I'm trying not to use too many other pieces of software in this script. The dependencies are fairly simple with ffmpeg, awk, grep, etc., the kind of thing you get on nearly every distro of Linux. Any thoughts and/or ideas?

1 comment

  1. g33kphr33k
    Link
    I think I have cured my issue already. I moved to use PSNR and found a half decent write up on values. # Detect if film grain should be used and set sane values detect_film_grain() { local...

    I think I have cured my issue already. I moved to use PSNR and found a half decent write up on values.

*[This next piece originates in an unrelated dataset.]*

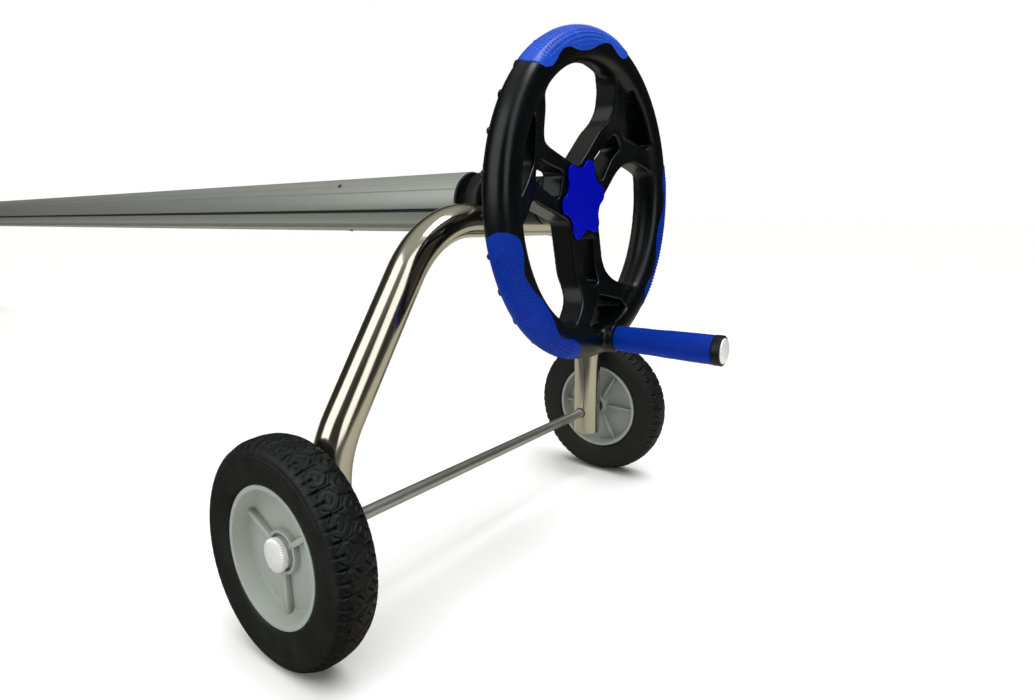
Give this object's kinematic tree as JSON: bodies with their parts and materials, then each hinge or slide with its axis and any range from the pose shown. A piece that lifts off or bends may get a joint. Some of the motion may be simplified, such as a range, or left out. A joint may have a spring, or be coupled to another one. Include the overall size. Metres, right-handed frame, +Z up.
{
  "type": "pool cover reel",
  "caption": "Pool cover reel: an aluminium roller tube between bent steel tube stands, wound by a spoked hand wheel with a crank grip; one stand rolls on rubber-tyred wheels.",
  "frame": {"origin": "middle of the object's bounding box on the floor", "axes": "+X along the reel tube towards the hand wheel, +Y across the stands away from the near wheel, +Z up"},
  "size_m": [3.5792, 0.6556, 0.6181],
  "materials": {
    "aluminium": "satin anodised",
    "stainless": "polished",
    "steel": "plated",
    "black_plastic": "satin moulded",
    "blue_grip": "satin moulded",
    "rubber": "matt",
    "grey_plastic": "satin moulded",
    "nylon": "matt"
  },
  "bodies": {
    "stands": {"drive_stand": "stainless", "idle_stand": "stainless", "near_foot": "rubber", "far_foot": "rubber", "drive_bearing_block": "black_plastic", "drive_bearing_bush": "nylon", "drive_bearing_screw_1": "steel", "drive_bearing_screw_2": "steel", "idle_bearing_block": "black_plastic", "idle_bearing_bush": "nylon", "idle_bearing_screw_1": "steel", "idle_bearing_screw_2": "steel", "axle_rod": "steel", "near_wheel_spacer": "black_plastic", "far_wheel_spacer": "black_plastic", "near_axle_cap": "stainless", "far_axle_cap": "stainless"},
    "reel": {"reel_tube": "aluminium", "drive_tube_plug": "black_plastic", "idle_tube_plug": "black_plastic", "drive_tube_rivet_1": "steel", "drive_tube_rivet_2": "steel", "drive_tube_rivet_3": "steel", "idle_tube_rivet_1": "steel", "idle_tube_rivet_2": "steel", "idle_tube_rivet_3": "steel", "drive_shaft": "steel", "idle_shaft": "steel", "idle_shaft_cap": "black_plastic", "hand_wheel_body": "black_plastic", "hand_wheel_back_shell": "black_plastic", "hand_wheel_screw_1": "steel", "hand_wheel_screw_2": "steel", "hand_wheel_screw_3": "steel", "hand_wheel_screw_4": "steel", "hand_wheel_screw_5": "steel", "hand_wheel_screw_6": "steel", "top_rim_grip": "blue_grip", "near_rim_grip": "blue_grip", "far_rim_grip": "blue_grip", "knob_washer": "steel", "crank_spindle": "steel"},
    "knob": {"star_knob": "blue_grip"},
    "crank_grip": {"crank_sleeve": "blue_grip", "crank_end_ring": "black_plastic", "crank_end_cap": "stainless"},
    "near_wheel": {"near_wheel_hub": "grey_plastic", "near_wheel_tyre": "rubber"},
    "far_wheel": {"far_wheel_hub": "grey_plastic", "far_wheel_tyre": "rubber"}
  },
  "joints": [
    {"name": "reel_spin", "type": "hinge", "parent": "stands", "child": "reel", "pos_m": [1.4955, 0, 0.44], "axis": [1, 0, 0], "continuous": true},
    {"name": "knob_turn", "type": "hinge", "parent": "reel", "child": "knob", "pos_m": [1.6325, 0, 0.44], "axis": [1, 0, 0], "range_deg": [0, 360]},
    {"name": "crank_grip_spin", "type": "hinge", "parent": "reel", "child": "crank_grip", "pos_m": [1.6638, 0.02641, 0.28219], "axis": [1, 0, 0], "continuous": true},
    {"name": "near_wheel_spin", "type": "hinge", "parent": "stands", "child": "near_wheel", "pos_m": [1.4955, -0.305, 0.11], "axis": [0, 1, 0], "continuous": true},
    {"name": "far_wheel_spin", "type": "hinge", "parent": "stands", "child": "far_wheel", "pos_m": [1.4955, 0.305, 0.11], "axis": [0, 1, 0], "continuous": true}
  ]
}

    # Detect if film grain should be used and set sane values
    detect_film_grain() {
        local file="$1"
        local sample_duration=10
        
        log "Analyzing source material for grain profile..." "33" true
    
        # Clear the temp file first
        local temp_file="/tmp/noise_analysis.txt"
        > "$temp_file"
    
        # Run ffmpeg with reduced output
        ffmpeg -hide_banner -i "$file" -t "$sample_duration" \
            -filter_complex "[0:v]split=2[ref][dist];[dist]framerate=fps=24000/1001[dist1];[ref][dist1]psnr=stats_file=-" \
            -f null - 2>&1 | grep "PSNR" > "$temp_file"
    
        # Extract detailed PSNR values
        local psnr_line=$(grep 'PSNR.*average' "$temp_file")
        local psnr_avg=$(echo "$psnr_line" | grep -oP 'average:\K[0-9.]+')
        local psnr_y=$(echo "$psnr_line" | grep -oP 'y:\K[0-9.]+')
        local psnr_min=$(echo "$psnr_line" | grep -oP 'min:\K[0-9.]+')
    
        # Full details to log only
        log "Analysis Details:" "33"
        log "Average PSNR: $psnr_avg" "33"
        log "Luma PSNR (Y): $psnr_y" "33"
        log "Minimum PSNR: $psnr_min" "33"
    
        # Determine source type and grain settings
        local source_type=""
        if (( $(echo "$psnr_avg > 55" | bc -l) )); then
            source_type="Very clean digital source (modern)"
            svt_film_grain=0
        elif (( $(echo "$psnr_avg > 45" | bc -l) )); then
            source_type="Clean digital source"
            svt_film_grain=2
        elif (( $(echo "$psnr_avg > 35" | bc -l) )); then
            source_type="Good quality source with natural noise"
            svt_film_grain=5
        elif (( $(echo "$psnr_avg > 30" | bc -l) )); then
            source_type="Source contains noticeable grain"
            svt_film_grain=8
        else
            source_type="High grain/noise content"
            svt_film_grain=12
        fi
    
        # Console output - brief and clear
        echo "Source Analysis:"
        echo "→ Content type: $source_type"
        echo "→ Setting grain strength to: $svt_film_grain"
        echo
    
        return 0
    }
    

    I do wonder if the grain levels are good, so let me know if you think those need a tweak.

    One thing that it does seriously impact is encoding time. Shows that usually encode at 2-3x speed suddenly drop off to 0.886x-0.6x encode speed. This is all on the CPU and I only have an AMD Ryzen 5 5600X 6-Core Processor.